** BEGIN **

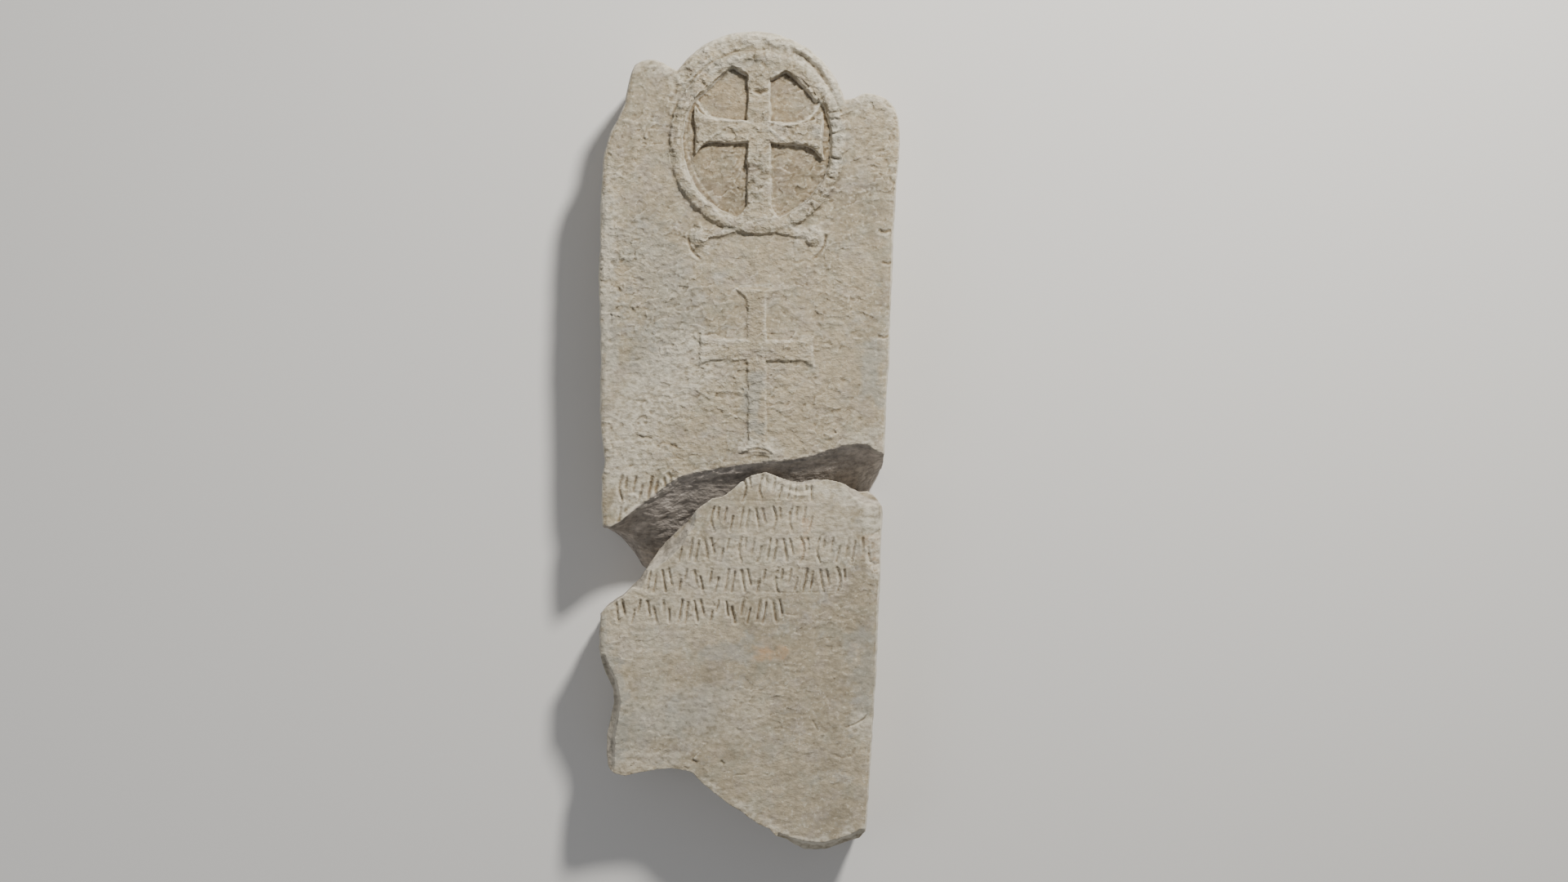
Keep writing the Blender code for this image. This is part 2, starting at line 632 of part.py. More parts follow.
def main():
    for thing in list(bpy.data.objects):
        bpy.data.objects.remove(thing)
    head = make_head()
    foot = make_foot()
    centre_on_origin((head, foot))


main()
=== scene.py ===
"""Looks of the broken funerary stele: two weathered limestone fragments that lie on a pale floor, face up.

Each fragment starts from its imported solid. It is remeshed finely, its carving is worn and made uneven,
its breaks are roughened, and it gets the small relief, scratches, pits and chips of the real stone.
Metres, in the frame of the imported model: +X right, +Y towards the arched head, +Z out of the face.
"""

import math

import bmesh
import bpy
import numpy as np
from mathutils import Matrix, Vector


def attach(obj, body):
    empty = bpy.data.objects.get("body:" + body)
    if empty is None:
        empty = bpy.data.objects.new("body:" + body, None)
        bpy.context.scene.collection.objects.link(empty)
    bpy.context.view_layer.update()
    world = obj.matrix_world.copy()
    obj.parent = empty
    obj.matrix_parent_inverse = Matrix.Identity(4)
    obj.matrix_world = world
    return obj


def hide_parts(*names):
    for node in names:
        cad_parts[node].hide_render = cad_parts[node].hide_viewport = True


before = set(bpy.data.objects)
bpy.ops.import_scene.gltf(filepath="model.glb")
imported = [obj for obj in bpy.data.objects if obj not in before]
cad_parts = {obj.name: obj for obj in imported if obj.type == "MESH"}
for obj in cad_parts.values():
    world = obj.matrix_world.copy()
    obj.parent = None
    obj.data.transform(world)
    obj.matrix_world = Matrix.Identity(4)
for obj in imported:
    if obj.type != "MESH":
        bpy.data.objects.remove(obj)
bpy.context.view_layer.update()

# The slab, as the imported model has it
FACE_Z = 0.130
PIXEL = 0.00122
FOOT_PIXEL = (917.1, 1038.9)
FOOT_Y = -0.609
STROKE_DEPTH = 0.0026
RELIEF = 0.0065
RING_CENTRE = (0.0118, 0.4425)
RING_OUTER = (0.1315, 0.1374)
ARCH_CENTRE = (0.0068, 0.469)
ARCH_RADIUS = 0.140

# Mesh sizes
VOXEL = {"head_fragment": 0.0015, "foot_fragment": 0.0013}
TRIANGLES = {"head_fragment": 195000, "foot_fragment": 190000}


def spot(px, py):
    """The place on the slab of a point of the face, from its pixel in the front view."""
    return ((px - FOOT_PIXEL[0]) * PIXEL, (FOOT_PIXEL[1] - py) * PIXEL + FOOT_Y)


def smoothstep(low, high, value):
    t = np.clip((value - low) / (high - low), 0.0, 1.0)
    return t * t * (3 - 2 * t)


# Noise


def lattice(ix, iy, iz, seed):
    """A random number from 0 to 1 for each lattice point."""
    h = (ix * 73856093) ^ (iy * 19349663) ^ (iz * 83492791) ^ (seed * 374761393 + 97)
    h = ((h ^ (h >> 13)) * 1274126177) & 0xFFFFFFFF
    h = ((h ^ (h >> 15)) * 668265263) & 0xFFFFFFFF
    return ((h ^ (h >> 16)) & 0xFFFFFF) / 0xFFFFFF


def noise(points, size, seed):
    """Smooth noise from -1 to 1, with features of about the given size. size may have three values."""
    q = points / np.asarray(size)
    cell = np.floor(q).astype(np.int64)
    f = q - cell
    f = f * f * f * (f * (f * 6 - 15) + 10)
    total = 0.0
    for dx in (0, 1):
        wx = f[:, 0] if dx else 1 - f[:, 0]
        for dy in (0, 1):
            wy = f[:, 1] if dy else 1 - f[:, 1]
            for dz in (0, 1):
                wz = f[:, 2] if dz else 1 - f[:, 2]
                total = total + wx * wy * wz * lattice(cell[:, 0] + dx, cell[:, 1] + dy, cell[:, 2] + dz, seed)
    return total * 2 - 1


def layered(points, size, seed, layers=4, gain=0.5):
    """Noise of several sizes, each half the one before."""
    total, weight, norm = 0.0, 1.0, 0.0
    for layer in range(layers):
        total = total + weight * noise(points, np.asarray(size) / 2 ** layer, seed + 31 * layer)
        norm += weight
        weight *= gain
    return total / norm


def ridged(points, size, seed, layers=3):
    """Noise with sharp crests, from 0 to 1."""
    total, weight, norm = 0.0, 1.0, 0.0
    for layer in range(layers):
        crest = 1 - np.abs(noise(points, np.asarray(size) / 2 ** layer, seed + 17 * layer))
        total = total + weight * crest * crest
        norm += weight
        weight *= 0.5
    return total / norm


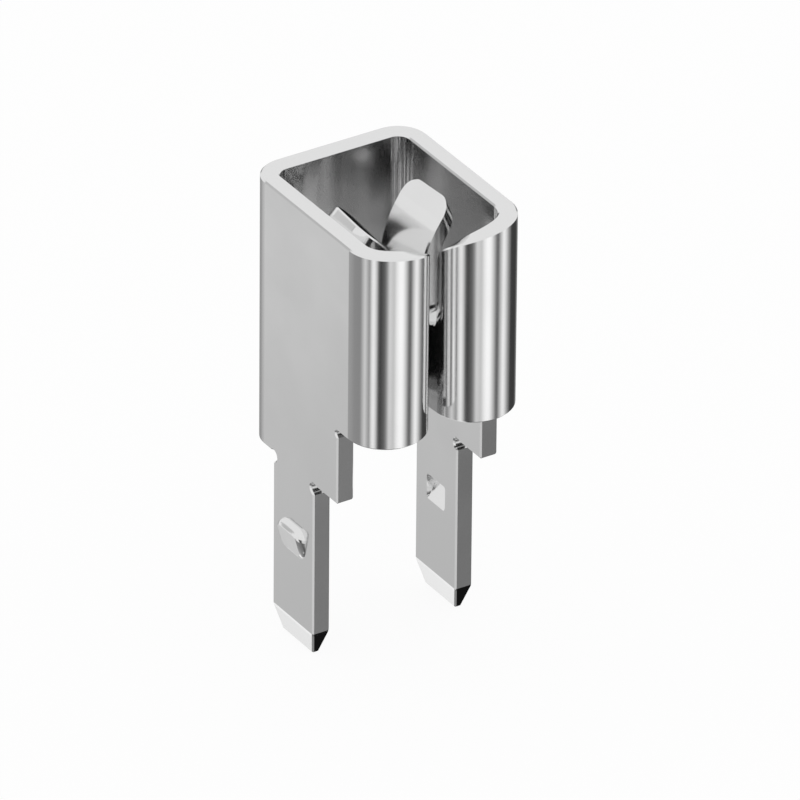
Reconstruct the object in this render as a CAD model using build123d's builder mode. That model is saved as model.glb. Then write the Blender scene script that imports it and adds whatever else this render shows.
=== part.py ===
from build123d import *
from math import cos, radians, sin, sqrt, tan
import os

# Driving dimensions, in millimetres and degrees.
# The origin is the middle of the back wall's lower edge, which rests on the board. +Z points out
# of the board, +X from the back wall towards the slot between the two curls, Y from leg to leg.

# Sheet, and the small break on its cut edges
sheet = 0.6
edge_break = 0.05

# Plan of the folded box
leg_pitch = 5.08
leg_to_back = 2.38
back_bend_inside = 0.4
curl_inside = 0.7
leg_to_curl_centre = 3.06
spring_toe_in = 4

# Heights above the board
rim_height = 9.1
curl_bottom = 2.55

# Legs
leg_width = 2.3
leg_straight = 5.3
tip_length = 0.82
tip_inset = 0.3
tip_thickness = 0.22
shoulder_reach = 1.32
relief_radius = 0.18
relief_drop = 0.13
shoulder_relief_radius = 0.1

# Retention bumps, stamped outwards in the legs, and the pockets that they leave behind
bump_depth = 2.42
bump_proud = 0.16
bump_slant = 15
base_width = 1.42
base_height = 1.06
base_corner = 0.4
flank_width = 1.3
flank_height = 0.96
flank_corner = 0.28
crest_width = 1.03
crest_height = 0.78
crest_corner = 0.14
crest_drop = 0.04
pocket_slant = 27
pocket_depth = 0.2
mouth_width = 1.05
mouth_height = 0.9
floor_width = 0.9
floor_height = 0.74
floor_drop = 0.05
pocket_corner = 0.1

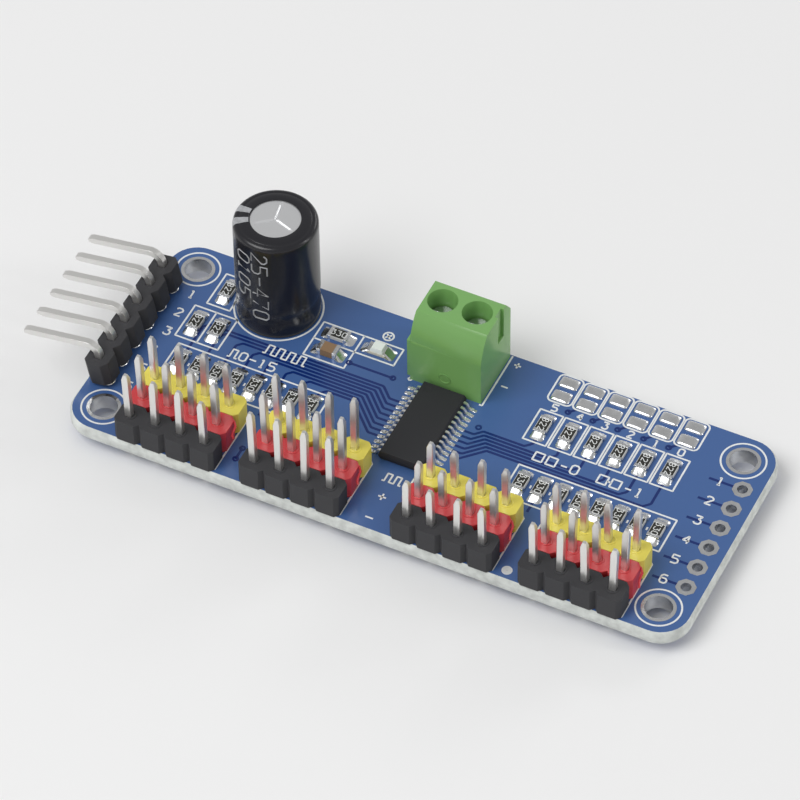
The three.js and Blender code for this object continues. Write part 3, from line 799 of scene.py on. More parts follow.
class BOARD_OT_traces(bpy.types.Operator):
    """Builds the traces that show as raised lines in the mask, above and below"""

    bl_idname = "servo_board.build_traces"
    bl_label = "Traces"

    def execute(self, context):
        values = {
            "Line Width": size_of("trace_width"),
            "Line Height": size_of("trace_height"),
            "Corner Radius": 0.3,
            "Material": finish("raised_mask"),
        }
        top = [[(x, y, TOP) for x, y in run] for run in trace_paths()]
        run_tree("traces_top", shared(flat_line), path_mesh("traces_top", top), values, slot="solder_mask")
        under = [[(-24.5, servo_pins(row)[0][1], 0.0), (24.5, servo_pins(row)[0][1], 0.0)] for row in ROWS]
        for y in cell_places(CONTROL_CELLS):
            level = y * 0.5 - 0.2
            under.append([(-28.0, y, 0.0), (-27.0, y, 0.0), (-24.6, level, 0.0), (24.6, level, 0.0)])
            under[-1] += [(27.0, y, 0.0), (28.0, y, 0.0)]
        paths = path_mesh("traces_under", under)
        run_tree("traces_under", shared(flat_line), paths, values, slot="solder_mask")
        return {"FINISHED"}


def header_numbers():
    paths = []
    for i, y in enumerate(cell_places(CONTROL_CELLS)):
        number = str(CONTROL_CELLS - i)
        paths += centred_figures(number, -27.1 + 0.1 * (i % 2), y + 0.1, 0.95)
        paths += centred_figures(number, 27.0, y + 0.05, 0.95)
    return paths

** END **

(EXERCISE):
With the first line being the one containing "in imported if" and the last line the one containing "return ((h ^", transcribe exactly the lines above that fall in that range.

(PROBLEM SOLUTION):
cad_parts = {obj.name: obj for obj in imported if obj.type == "MESH"}
for obj in cad_parts.values():
    world = obj.matrix_world.copy()
    obj.parent = None
    obj.data.transform(world)
    obj.matrix_world = Matrix.Identity(4)
for obj in imported:
    if obj.type != "MESH":
        bpy.data.objects.remove(obj)
bpy.context.view_layer.update()

# The slab, as the imported model has it
FACE_Z = 0.130
PIXEL = 0.00122
FOOT_PIXEL = (917.1, 1038.9)
FOOT_Y = -0.609
STROKE_DEPTH = 0.0026
RELIEF = 0.0065
RING_CENTRE = (0.0118, 0.4425)
RING_OUTER = (0.1315, 0.1374)
ARCH_CENTRE = (0.0068, 0.469)
ARCH_RADIUS = 0.140

# Mesh sizes
VOXEL = {"head_fragment": 0.0015, "foot_fragment": 0.0013}
TRIANGLES = {"head_fragment": 195000, "foot_fragment": 190000}


def spot(px, py):
    """The place on the slab of a point of the face, from its pixel in the front view."""
    return ((px - FOOT_PIXEL[0]) * PIXEL, (FOOT_PIXEL[1] - py) * PIXEL + FOOT_Y)


def smoothstep(low, high, value):
    t = np.clip((value - low) / (high - low), 0.0, 1.0)
    return t * t * (3 - 2 * t)


# Noise


def lattice(ix, iy, iz, seed):
    """A random number from 0 to 1 for each lattice point."""
    h = (ix * 73856093) ^ (iy * 19349663) ^ (iz * 83492791) ^ (seed * 374761393 + 97)
    h = ((h ^ (h >> 13)) * 1274126177) & 0xFFFFFFFF
    h = ((h ^ (h >> 15)) * 668265263) & 0xFFFFFFFF
    return ((h ^ (h >> 16)) & 0xFFFFFF) / 0xFFFFFF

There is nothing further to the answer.